Let the people decide."
The people have spoken....hence the beyond dismal ratings of ERR America and other liberal tripe.
By Anonymous, at 24 November, 2008 12:59
The people have spoken....hence the beyond dismal ratings of ERR America and other liberal tripe.
Again, why is liberal talk in Seattle Washington defeating conservative talk?
ignore it all you want. The people have spoken, we rejected conservatism and the Republican party with a MANDATE, the likes Bush never received
and lib talk does fine in markets where the station can actually be heard.

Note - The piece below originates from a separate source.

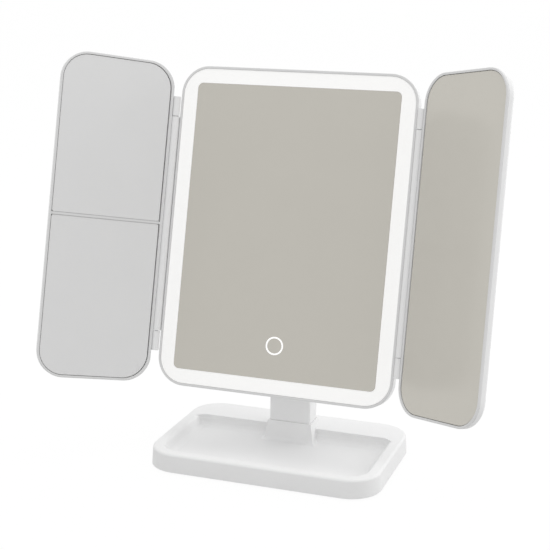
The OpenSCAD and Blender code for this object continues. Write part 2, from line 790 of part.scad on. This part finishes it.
module centre_mirror() {
    color("#bbb8af") in_head() plate(mirror_w, mirror_h, mirror_r, -mirror_t, mirror_t);
}

module touch_ring() {
    color("#ffffff") in_head() translate([0, touch_y, 0]) linear_extrude(touch_ring_t) difference() {
        circle(touch_r);
        circle(touch_r - touch_line);
    }
}

module mirror_tape() {
    color("#3c3c3e") in_head() difference() {
        ring_plate(mirror_w - 2 * tape_edge, mirror_h - 2 * tape_edge, mirror_r,
            mirror_w - 2 * (tape_edge + tape_band), mirror_h - 2 * (tape_edge + tape_end), mirror_r,
            -mirror_t - tape_t, tape_t);
        translate([0, touch_y, carrier_top]) cylinder(r = spring_hole_r + 1, h = tape_t);
    }
}

module mirror_carrier() {
    post_h = carrier_top - carrier_t - head_floor;
    color("#f6f6f6") in_head() difference() {
        union() {
            plate(carrier_w, carrier_h, carrier_r, carrier_top - carrier_t, carrier_t);
            ring_plate(carrier_w, carrier_h, carrier_r, carrier_w - 3, carrier_h - 3, carrier_r - 1.5,
                head_floor, post_h + 0.5);
            for (p = head_screws_at) translate([p[0], p[1], head_floor])
                cylinder(r = boss_r, h = post_h + 0.5);
        }
        for (p = head_screws_at) translate([p[0], p[1], head_floor - 1])
            cylinder(r = small_screw_r, h = head_screw_len);
        translate([0, touch_y, carrier_top - carrier_t]) cylinder(r = spring_hole_r, h = carrier_t);
        translate([-lead_slot_w / 2, -carrier_h / 2 - 1, head_floor - 1])
            cube([lead_slot_w, 4, board_z - head_floor + 1.2]);
    }
}

module led_board() {
    w = head_w - 2 * (head_wall + led_board_gap);
    h = head_h - 2 * (head_wall + led_board_gap);
    color("#f4f4f2") in_head() ring_plate(w, h, led_board_r, w - 2 * led_board_w, h - 2 * led_board_w,
        led_board_r - led_board_w, head_floor + rib_h, led_board_t);
}

module leds() {
    color("#f3e9b8") in_head() translate([0, 0, head_floor + rib_h + led_board_t]) {
        for (side = [-1, 1], i = [0:leds_long - 1])
            translate([side * led_x, (i / (leds_long - 1) - 0.5) * 2 * (led_y - led_corner), 0])
                rotate([0, 0, 90]) translate([-led_size[0] / 2, -led_size[1] / 2]) cube(led_size);
        for (side = [-1, 1], i = [0:leds_short - 1])
            translate([(i / (leds_short - 1) - 0.5) * 2 * (led_x - led_corner), side * led_y, 0])
                translate([-led_size[0] / 2, -led_size[1] / 2]) cube(led_size);
    }
}

module main_board() {
    color("#2f6b45") in_head() difference() {
        translate([-board_w / 2, board_y - board_h / 2, board_z]) cube([board_w, board_h, board_t]);
        for (p = board_screws_at) translate([p[0], p[1], board_z - 1])
            cylinder(r = small_screw_r + hole_gap, h = board_t + 2);
    }
}

module board_parts() {
    left = -board_w / 2;
    low = -board_h / 2;
    color("#26272a") in_head() translate([0, board_y, board_z + board_t]) {
        translate([left + part_in, low + part_in + 1]) cube(controller_size);
        translate([left + 2.4 * part_in, low + part_in / 2]) cube(charger_size);
        translate([left + 3.8 * part_in, low + part_in * 0.7]) cube(coil_size);
        translate([left + 4.6 * part_in, -1]) cube(crystal_size);
        for (i = [0:4]) translate([left + (1.6 + 0.6 * i) * part_in, board_h / 2 - 6]) cube(resistor_size);
    }
}

module touch_spring() {
    color("#b9bcc0") in_head() translate([0, touch_y, board_z + board_t]) difference() {
        cylinder(r = spring_r, h = -mirror_t - board_z - board_t);
        cylinder(r = spring_r - 0.5, h = -mirror_t - board_z - board_t);
    }
}

module battery_pack() {
    color("#b9bdc4") in_head() translate([0, battery_y, 0]) {
        plate(battery_w, battery_h, 2, battery_z, battery_t);
        translate([0, -battery_h / 2 - 1.5, 0])
            plate(battery_tab[0], battery_tab[1], 0.8, battery_z, battery_t - 1.5);
    }
}

module battery_tape() {
    color("#f0f0ee") in_head() translate([0, battery_y, 0])
        plate(battery_w - 20, battery_h - 12, 1, head_floor, battery_z - head_floor);
}

module usb_socket() {
    depth = board_z - head_back - 0.3;
    color("#aeb1b5") in_head() translate([socket_x, socket_y, board_z - depth]) {
        linear_extrude(depth) difference() {
            rounded(socket_w, socket_d, socket_d / 2 - 0.05);
            rounded(socket_w - 2 * socket_wall, socket_d - 2 * socket_wall,
                socket_d / 2 - socket_wall - 0.05);
        }
        plate(socket_w, socket_d, socket_d / 2 - 0.05, depth - 0.4, 0.4);
        translate([0, 0, 1]) plate(socket_tongue[0], socket_tongue[1], 0.3, 0, depth - 1);
    }
}

module battery_lead() {
    y0 = battery_y - battery_h / 2 - 3.2;
    y1 = board_y + board_h / 2;
    x = yoke_screw_x + 8;
    color("#c23b34") in_head() for (i = [0, 1]) lead([
        [4 - 3 * i, y0], [4 - 3 * i, y0 - 4 - 2 * i], [x - 3 * i, y0 - 14 - i], [x - 3 * i, y1 + 12 - i],
        [25 - 3 * i, y1 + 4], [25 - 3 * i, y1]], board_z, lead_r);
}

module led_lead() {
    y0 = board_y - board_h / 2;
    y1 = -head_h / 2 + head_wall + led_board_gap + led_board_w + 0.02;
    color("#d9d9d9") in_head() for (x = [-1.2, 1.2])
        lead([[x, y0 + 2], [x, y1 + 2], [x, y1]], board_z - 2 * lead_r, lead_r);
}

module head_screws() {
    color("#9a9da1") in_head() for (p = head_screws_at) translate([p[0], p[1], head_back + 1])
        screw(head_screw_len, small_screw_r, small_head_r, small_head_t);
}

module board_screws() {
    color("#9a9da1") in_head() for (p = board_screws_at) translate([p[0], p[1], board_z + board_t])
        mirror([0, 0, 1]) screw(board_screw_len, small_screw_r, small_head_r, small_head_t);
}

// ---- Wings, drawn flat with the hinge axis along y at x = 0 ----

module wing_back(side) {
    color("#efefed") in_wing(side) difference() {
        union() {
            difference() {
                translate([wing_mid, 0, wing_back_z])
                    pan(wing_w, wing_h, wing_r, wing_shell_top - wing_back_z, wing_wall, wing_edge_r,
                        wing_skirt_h);
                along_y(swing_r, -wing_h, wing_h);
            }
            // Short end knuckles, with their webs to the wing's wall
            for (end = [0, 1]) mirror([0, end, 0]) {
                along_y(barrel_r, knuckle_in, barrel_len / 2);
                translate([0, knuckle_in, -barrel_r - web_drop])
                    cube([wing_inset + skirt_t, knuckle_len, barrel_r + web_drop + wing_shell_top]);
            }
        }
        for (end = [0, 1]) mirror([0, end, 0])
            along_y(hinge_pin_r, knuckle_in - 1, barrel_len / 2 - pin_end);
    }
}

// Rim round the glass with the plate behind it
module wing_frame(side) {
    color("#e6e6e4") in_wing(side) difference() {
        union() {
            difference() {
                union() {
                    translate([wing_mid, 0, wing_rim_z])
                        rim(wing_w, wing_h, wing_r, wing_lip_h, wing_rim_free, wing_skirt_h);
                    translate([wing_mid, 0, 0])
                        plate(wing_w - 2 * frame_in, wing_h - 2 * frame_in, wing_r - frame_in,
                            wing_floor_z - wing_floor_t, wing_rim_z - wing_floor_z + wing_floor_t - 0.05);
                }
                translate([pane_mid + (pane_gap - pane_gap_hinge) / 2, 0, 0])
                    plate(pane_w + pane_gap + pane_gap_hinge, pane_h + 2 * pane_gap,
                        pane_r + pane_gap, wing_floor_z, wing_t);
            }
            children();
        }
        along_y(swing_r, -wing_h, wing_h);
    }
}

module left_wing_back() {
    wing_back(-1);
}

module left_wing_frame() {
    rib_z = wing_floor_z - 0.1;
    rib_len = pane_w + pane_gap + pane_gap_hinge + 2 * rib_bite;
    rib_x = pane_mid - pane_w / 2 - pane_gap_hinge - rib_bite;
    wing_frame(-1) translate([rib_x, -rib_w / 2 + seat_gap, rib_z])
        cube([rib_len, rib_w - 2 * seat_gap, wing_rim_z - 0.1 - rib_z]);
}

// One of the left wing's two panes: up is 1 for the upper pane and -1 for the lower
module half_pane(up, inset, z, t) {
    top = pane_h / 2 - inset;
    low = rib_w / 2 + inset;
    w = pane_w - 2 * inset;
    translate([pane_mid, 0, z]) linear_extrude(t) intersection() {
        rounded(w, 2 * top, pane_r - inset);
        translate([0, up * (low + top) / 2]) union() {
            square([w - 2 * pane_step_r, top - low], center = true);
            translate([0, up * pane_step_r]) square([w, top - low], center = true);
            for (x = [-1, 1]) translate([x * (w / 2 - pane_step_r), up * (pane_step_r - (top - low) / 2)])
                circle(pane_step_r);
        }
    }
}

module left_upper_mirror() {
    color("#d3d3d3") in_wing(-1) half_pane(1, 0, wing_lift - pane_t, pane_t);
}

module left_lower_mirror() {
    color("#cfcfcf") in_wing(-1) half_pane(-1, 0, wing_lift - pane_t, pane_t);
}

module left_mirror_tape() {
    color("#3c3c3e") in_wing(-1) for (up = [-1, 1]) half_pane(up, 0, wing_floor_z, pane_tape_t);
}

module right_wing_back() {
    wing_back(1);
}

module right_wing_frame() {
    wing_frame(1);
}

module right_mirror() {
    color("#b5b3ab") in_wing(1) translate([pane_mid, 0, 0])
        plate(pane_w, pane_h, pane_r, wing_lift - pane_t, pane_t);
}

module right_mirror_tape() {
    color("#3c3c3e") in_wing(1) translate([pane_mid, 0, 0])
        plate(pane_w, pane_h, pane_r, wing_floor_z, pane_tape_t);
}

// Pins fixed in the wing's end knuckles, turning in the head's bushes
module hinge_pins(side) {
    color("#9a9da1") in_wing(side) for (end = [0, 1]) mirror([0, end, 0])
        along_y(hinge_pin_r, barrel_in - pin_grip + 1, barrel_len / 2 - pin_end);
}

// Friction bushes in the head's long knuckle
module hinge_bushes(side) {
    color("#d8d2c0") in_head() mirror([side < 0 ? 1 : 0, 0, 0]) translate([hinge_x, 0, hinge_z])
        for (end = [0, 1]) mirror([0, end, 0]) difference() {
            along_y(bush_r, barrel_in - pin_grip, barrel_in);
            along_y(hinge_pin_r + run_gap, barrel_in - pin_grip + 0.8, barrel_in + 1);
        }
}

module left_hinge_pins() {
    hinge_pins(-1);
}

module left_hinge_bushes() {
    hinge_bushes(-1);
}

module right_hinge_pins() {
    hinge_pins(1);
}

module right_hinge_bushes() {
    hinge_bushes(1);
}

// ---- One line for each piece ----

base_tray();
base_bottom_plate();
ballast_blocks();
rubber_feet();
base_screws();
neck_front_shell();
neck_rear_cover();
neck_spine();
neck_screws();
neck_bushes();
tilt_yoke();
tilt_shaft();
tilt_nut();
yoke_screws();
yoke_caps();
head_rear_shell();
head_bezel();
light_diffuser();
centre_mirror();
touch_ring();
mirror_tape();
mirror_carrier();
led_board();
leds();
main_board();
board_parts();
touch_spring();
battery_pack();
battery_tape();
usb_socket();
battery_lead();
led_lead();
head_screws();
board_screws();
left_wing_back();
left_wing_frame();
left_upper_mirror();
left_lower_mirror();
left_mirror_tape();
left_hinge_pins();
left_hinge_bushes();
right_wing_back();
right_wing_frame();
right_mirror();
right_mirror_tape();
right_hinge_pins();
right_hinge_bushes();
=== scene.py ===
"""Looks of the trifold vanity mirror: camera, light, and a finish for each piece."""

import json

import bpy
from mathutils import Matrix, Vector

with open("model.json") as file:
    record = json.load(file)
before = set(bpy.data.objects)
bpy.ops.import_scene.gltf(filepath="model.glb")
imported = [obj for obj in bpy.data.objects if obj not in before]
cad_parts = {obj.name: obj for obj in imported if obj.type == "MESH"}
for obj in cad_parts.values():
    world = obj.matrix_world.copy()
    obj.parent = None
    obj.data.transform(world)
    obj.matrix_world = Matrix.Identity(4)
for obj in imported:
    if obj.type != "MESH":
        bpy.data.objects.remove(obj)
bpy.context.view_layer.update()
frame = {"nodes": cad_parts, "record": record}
NODES = frame["nodes"]

MM = 0.001
WHITE = (1.0, 1.0, 1.0, 1.0)

# The photograph's camera: its place in the frame's millimetres, and where it looks
CAMERA_AT = Vector((305.46, -902.99, 389.75)) * MM
CAMERA_RIGHT = Vector((0.9441179, 0.32942427, 0.01100176))
CAMERA_UP = Vector((-0.09050443, 0.22699801, 0.96968080))
CAMERA_FORWARD = Vector((-0.31693901, 0.91648871, -0.24412724))
CAMERA_NEAR = 10.0 * MM
LENS = 83.68
SENSOR = 36.0

# Light: an even sky, and two soft lamps that lift the tops and the right sides over the fronts
SKY = 0.895
LAMPS = {
    # name: (place, side of its square, watts)
    "top_lamp": ((0.1, 0.1, 1.8), 1.2, 7.6),
    "right_lamp": ((1.5, 1.0, 0.6), 1.0, 7.4),
}
LAMPS_AIM = (0.0, 0.0, 0.15)

# Floor
FLOOR_REACH = 8.0  # to each side of the origin
FLOOR_GREY = 0.6
FLOOR_ROUGH = 0.9
WHITE_SHARE = 0.93  # share of plain white in the floor where it is seen directly
FLOOR_WHITE = 1.03  # strength of that white, which leaves the shadow on the floor

# Noise: its scales, per metre, and the middle part of its range that shifts a colour
DRIFT_SCALE = 14.0  # slow drift of tone over a moulding
HAZE_SCALE = 25.0  # over a mirror
CLOUD_SCALE = 60.0  # in frosted white
FROST_SCALE = 2500.0  # grain of frosted white
TONE_ENDS = (0.35, 0.65)

# How much darker the low tone of a finish is: taken off its colour, or a share of it
MOULDED_TINT = 0.012
CLOUD_TINT = 0.008
METAL_SHADE = 0.85
MIRROR_SHADE = 0.99
WARM_GREEN = 0.3  # the share of a grey's warmth that its green gives up

# How far a finish's roughness drifts below and above its plain value
MOULDED_DRIFT = (-0.04, 0.05)
METAL_DRIFT = (-0.06, 0.08)
MIRROR_DRIFT = (0.0, 0.01)
FROST_DRIFT = (0.0, 0.1)

SATIN_GLOSS = 0.2  # specular level of the moulded plastics, whose sides stay soft at a low angle
FINE_DEPTH = 0.004 * MM  # bump of metals and frosted white
MIRROR_METAL = 0.1  # metallic share of a mirror
MIRROR_ROUGH = 0.12
FROST_ROUGH = 0.5
FROST_GLOW = (1.0, 1.0, 0.985, 1.0)


# ---- Materials ----


def new_material(name):
    material = bpy.data.materials.new(name)
    material.use_nodes = True
    tree = material.node_tree
    return material, tree, tree.nodes["Principled BSDF"]


def link(tree, a, out, b, into):
    tree.links.new(a.outputs[out], b.inputs[into])


def noise(tree, scale, detail=2.0, roughness=0.5):
    """Noise in the piece's own metres, so that it rides with the piece."""
    place = tree.nodes.new("ShaderNodeTexCoord")
    node = tree.nodes.new("ShaderNodeTexNoise")
    node.inputs["Scale"].default_value = scale
    node.inputs["Detail"].default_value = detail
    node.inputs["Roughness"].default_value = roughness
    link(tree, place, "Object", node, "Vector")
    return node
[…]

your days are numbered cons. All you have left is the pigman, Levin and the Weiner..... and these people are look upon as comedy. Wing nuts, you are irrelevant
Can you imagine after the defeat, the humiliation and rejection, a conservative has the audacity to say "the people have spoken"
we spoke and we rejected YOUR failed ideology and failed Republican party and in markets where you can hear the lib talk station on a normal radio, the numbers are fine, almost identical to conservative comedy talk
see Seattle as an example. Tom Hartman CRUSHED Limbaugh now 6 books in a row
your time is up cons, America hates the pig-man, America hates conservatism, and Fox news is on the decline. MSNBC is growing, Fox has not grown
By Anonymous, at 24 November, 2008 14:49
Liberal talk radio is dead...has been for years now. We really miss your radio equalizer show here on the weekends in Seattle Brian, glad to see you've landed on your feet.
The Obammunists won't try to shut down talk radio right away, but you can be sure they'll try to pass the "fairness doctorine" i.e. censorship before the next elections in 2010.
By Anonymous, at 25 November, 2008 00:08
Rick, D,
you might be the only one who ever listened to this fag's show
your ideology is dead
conservatism is dead
By Anonymous, at 25 November, 2008 10:37
"Widely discredited" UC Santa Cruz campus?
What the heck does that mean? Anyone who says that or who believes it doesn't much understand how universities work.
By the way, are you at all clear what the fairness doctrine says? I don't think so.
Oddly, it used to be right-wingers who pushed it.